Thank you again for your replies. He is wrapping up his last school visit this weekend. It looks like there are 2 schools where he describes the perspective poi as famous in the field. Their students are very successful upon completion of their PhDs. He is also very drawn to the research and there is good funding for him. He is less enthusiastic about the locations of these schools but more importantly he thinks these profs are amazing but more distant than at least one of the newer professors who is a poi in a location he loves. He seems to have really clicked with this professor and is again enthusiastic about the research and will have good funding. You have spoken about the pros and cons of a new professor but does it make sense to attend a strong but lower ranked program (usnwr) in his major under a new professor when being offered admission under a top professor in the field. Personally I can see the pros and cons of both but don’t have any real experience to understand the implications of each. Any thoughts?
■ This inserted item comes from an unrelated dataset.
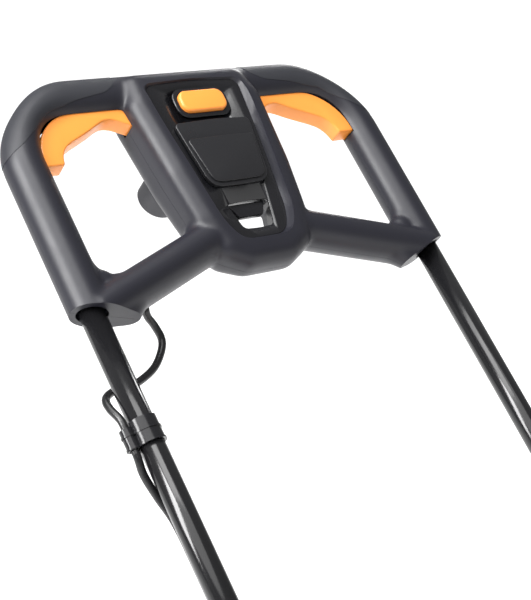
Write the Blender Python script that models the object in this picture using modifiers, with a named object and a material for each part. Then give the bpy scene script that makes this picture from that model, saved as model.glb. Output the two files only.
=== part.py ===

Well, it depends, I think, on his reasons for wanting to attend the “lower-ranked” program and how much “lower-ranked” the program is.
I am skeptical of USNWR rankings for PhD programs because they are based on a single rating by professors, deans and provosts within the field. It’s not a very…valid way to measure rankings of PhD programs. I think the broad groupings probably generally track within people’s estimations of program comparisons, but absolute numbers are probably a bit worthless. I say that to say: how different are the programs on USNWR? If it’s a matter of #1 vs. #6, it probably doesn’t matter that much. But if the difference is, say, #6 vs. #57 - that’s something more to consider.
Were I him I’d ask my own professors about their estimations of the reputations of the graduate programs and how likely they are to get him to his goals.
In the sciences, PI trumps department. Department is important, but a famous PI has connections and can grease the wheels. My famous PI was my connection into my postdoc without even applying for it. Of course, I had to be good on my own, but his name helped get me in the door. Having a well-known PI brings a lot of perks with it. It’s important to carefully evaluate how involved that famous PI is with his graduate students, though.
Having a professor you click with is really important. There does need to be a balance, though, between really clicking with the professor personally and wanting to work with that person professionally. It’s important to feel comfortable with your professor, but a good professor isn’t necessarily a “nice” one - it’s one that’s going to make you work and give you necessary, crucial feedback. Having a professor who feels a little distant is not necessarily bad UNLESS that “distance” is experienced as “my PI never meets with me and doesn’t return my drafts.”
It’s a fine line. The best people to ask are the graduate students in each lab.